First, as I have said, IPSO has also launched a compulsory arbitration scheme to which most major national newspapers have signed up. This will ensure that victims have access to fair and affordable redress like never before. Secondly, as set out last week by my right honourable friend the Secretary of State, the Government have asked Her Majesty’s Inspectorate of Constabulary and Fire & Rescue Services to undertake a new review to look at how police forces are adhering to new media relations guidance, as recommended by Sir Brian Leveson. Thirdly, we have established the Cairncross review, which will address the challenge of how we can ensure a sustainable future for high-quality journalism that can hold the powerful to account.
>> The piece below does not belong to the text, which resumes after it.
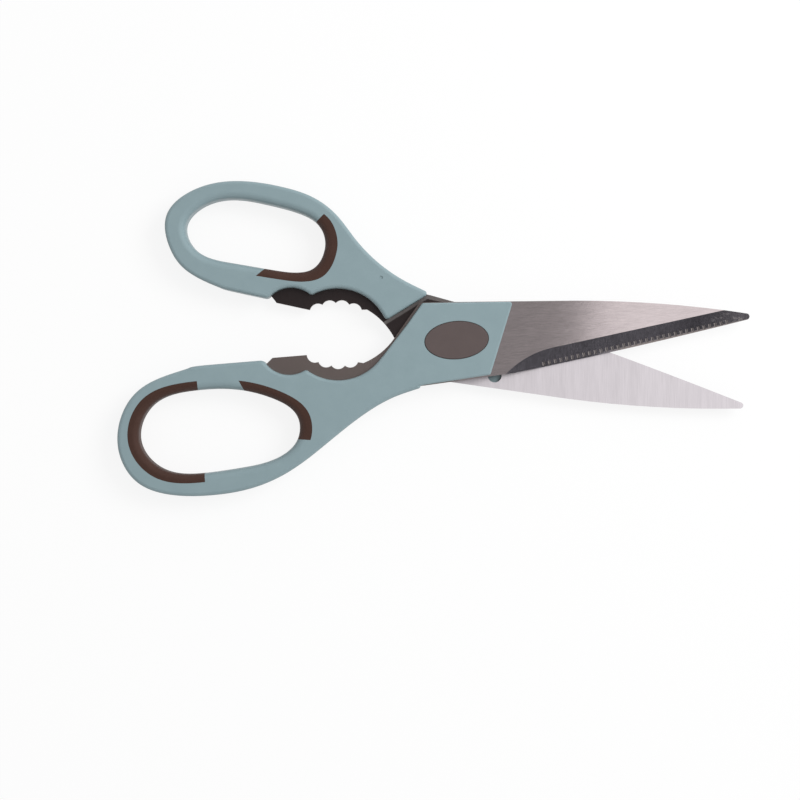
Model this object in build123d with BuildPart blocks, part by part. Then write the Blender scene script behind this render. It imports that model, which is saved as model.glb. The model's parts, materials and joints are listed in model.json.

The current business model of the press is facing fundamental challenges, and the rise of disinformation and fake news is putting at considerable risk the foundations on which our democratic processes lie. A series of round-table discussions with industry experts is already under way, as well as visits to specific regions of the United Kingdom.
Finally, the Government have proposed additional amendments to ensure that the press has changed it ways and can be held to account in the future. Commons Amendment 109 would require the Information Commissioner to conduct a statutory review of media compliance with the new law over the next four years.
A free and vibrant media is vital to democratic discourse, and we need to tackle the challenges that threaten it. I humbly submit that these developments embody exactly the kind of proportionate solutions that we have been seeking and that we need. High-quality news provision is vital to our society and democracy. Over many centuries our press has held the powerful to account and been free to report and investigate without fear or favour. These principles underpin our democracy and are integral to the freedoms of our nation. Clauses 142, 168 and 169 would derail this Bill and harm the vital work that we are doing to strengthen the future of high-quality journalism in this country. The elected Chamber has debated them and rejected them, and I urge noble Lords to do likewise. I beg to move.